Because broker chose to seek as its measure of damages the amount that it would have recovered under a lease to which it had been made a party, its right to recovery may rise no higher than it would have in that circumstance; had it been a party to a lease which continued the terms of the initial, 1964, lease, it would not have been able to seek recovery for its percentage of future rental instalments until those instalments became due. Code § 20-1401; Nicholes v. Swift, 118 Ga. 922, 926 (45 SE 708). In Stevenson v. Allen, 94 Ga. App. 123 (93 SE2d 794) it was recognized that monthly lease payments are not due until each due date arrives.1 This follows also from the language of the 1964 lease itself (to the continued benefit of which broker contends it should have been entitled) which computed broker’s commissions at "five percent (5%) of all rentals thereafter paid by Lessee under this lease.” (Emphasis supplied.) Thus, broker must show the actual payment of rental before it may claim a percentage thereof as commission, even had it been a party to the lease.

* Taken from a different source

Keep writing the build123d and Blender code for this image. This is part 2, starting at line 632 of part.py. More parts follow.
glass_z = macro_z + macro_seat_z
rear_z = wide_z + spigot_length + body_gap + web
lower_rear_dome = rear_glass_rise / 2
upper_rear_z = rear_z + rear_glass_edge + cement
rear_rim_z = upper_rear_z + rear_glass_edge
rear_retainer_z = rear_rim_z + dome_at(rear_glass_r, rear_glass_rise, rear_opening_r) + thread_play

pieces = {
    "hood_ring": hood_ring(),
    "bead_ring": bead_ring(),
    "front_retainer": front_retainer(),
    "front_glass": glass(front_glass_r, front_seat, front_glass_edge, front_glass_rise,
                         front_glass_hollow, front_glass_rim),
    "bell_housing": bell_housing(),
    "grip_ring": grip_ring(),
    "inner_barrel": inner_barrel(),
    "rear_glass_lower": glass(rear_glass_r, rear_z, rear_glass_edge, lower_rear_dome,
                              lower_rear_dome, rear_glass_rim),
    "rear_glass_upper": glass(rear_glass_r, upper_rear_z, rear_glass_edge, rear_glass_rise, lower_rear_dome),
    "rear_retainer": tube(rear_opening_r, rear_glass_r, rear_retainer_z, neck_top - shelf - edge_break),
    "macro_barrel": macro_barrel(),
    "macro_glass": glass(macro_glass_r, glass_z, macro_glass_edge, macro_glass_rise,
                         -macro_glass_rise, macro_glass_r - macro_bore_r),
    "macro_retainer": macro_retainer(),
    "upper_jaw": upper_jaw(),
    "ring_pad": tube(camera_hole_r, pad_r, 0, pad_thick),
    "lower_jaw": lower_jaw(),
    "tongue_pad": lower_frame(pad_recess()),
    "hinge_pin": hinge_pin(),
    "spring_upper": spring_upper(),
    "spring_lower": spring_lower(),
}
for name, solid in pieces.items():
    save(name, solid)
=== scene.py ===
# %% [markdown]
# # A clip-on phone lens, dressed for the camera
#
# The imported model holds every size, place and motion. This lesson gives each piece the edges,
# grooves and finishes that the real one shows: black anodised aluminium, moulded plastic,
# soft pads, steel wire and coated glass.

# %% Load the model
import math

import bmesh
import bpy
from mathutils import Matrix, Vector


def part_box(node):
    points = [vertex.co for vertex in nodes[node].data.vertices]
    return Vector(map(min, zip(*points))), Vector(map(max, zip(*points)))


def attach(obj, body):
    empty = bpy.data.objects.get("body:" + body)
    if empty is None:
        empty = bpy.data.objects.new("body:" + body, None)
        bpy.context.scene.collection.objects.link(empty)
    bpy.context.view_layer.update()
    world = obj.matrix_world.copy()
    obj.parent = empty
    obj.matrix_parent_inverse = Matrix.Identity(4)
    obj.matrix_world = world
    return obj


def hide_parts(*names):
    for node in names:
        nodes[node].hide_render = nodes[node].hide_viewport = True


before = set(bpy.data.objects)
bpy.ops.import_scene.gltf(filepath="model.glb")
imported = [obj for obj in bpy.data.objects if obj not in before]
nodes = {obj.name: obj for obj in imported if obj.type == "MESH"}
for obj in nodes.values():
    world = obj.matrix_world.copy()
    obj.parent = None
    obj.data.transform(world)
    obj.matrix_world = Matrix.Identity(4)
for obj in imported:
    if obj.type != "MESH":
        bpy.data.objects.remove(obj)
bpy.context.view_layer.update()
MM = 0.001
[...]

At *594the time of the hearing, broker was properly positioned to claim only its percentage of any rental instalments actually shown to have been paid to date.
Submitted September 14, 1973 Decided January 17, 1974.We see no conflict between these principles and Kerr v. DuPree, 35 Ga. App. 122 (132 SE 393), urged here by broker for the proposition that the measure of damages for tortiously procuring one to breach a contract with another "is the amount which he would have earned under the terms of the contract.” Under the instant contract, broker would earn nothing until rental payments are actually made.
At the hearing broker introduced the lease actually executed by appellants with lessee, showing a term beginning September 1, 1970, and extending through August 31, 1975. However, appellants’ attorney declined broker’s request to stipulate that lessee had actually been a tenant from June 1, 1970 to the hearing date. There was no allegation of the lessee’s tenancy or payment of rent made in the amended complaint the assertions of which were admitted by appellants by their failure to file an answer. Therefore, the lessee’s tenancy and payment of rent remained to be proved at the hearing.
Though evidence was introduced at the hearing by broker tending to show that the lessee actually occupied the leased premises, this is inadequate as a matter of law to prove the payment of any rent in any amount under the lease, and broker cites no authority for the contrary view.
At the conclusion of broker’s evidence, appellants moved the court to dismiss broker’s claim on the ground that there had been an entire failure of proof of damages because there had been no proof of the making of any rental payment. The trial court should have granted the motion and entered judgment for appellants. The result would be different had broker used discovery procedures or subpoenaed appropriate witnesses to prove the actual payment of rental amounts under the lease, assuming without deciding that such amounts had been paid. Had such facts existed, proof of them was entirely possible, and this was simply not done.
The trial court erred in denying appellants’ motion to dismiss made at the conclusion of the hearing on damages.
Judgment reversed.
Bell, C. J., Eberhardt, P. J., Deen, Quillian, Clark and Stolz, JJ., concur. Pannell and Evans, JJ., dissent. Westmoreland, Hall, Bryan, McGee & Warner, J. M. Crawford, for appellants. Marvin P. Nodvin, Ira S. Zuckerman, for appellee.An attachment for attempted removal from the county in anticipatory breach of a lease contract was allowed in Stevenson only because the statute allowed attachment even for debts not yet due. It is true that the court says at 94 Ga. App. p. 125 that upon anticipatory breach plaintiff could "sue for her entire damage,” but the opinion does not say that her damage would be the lease amount for the remainder of the lease term.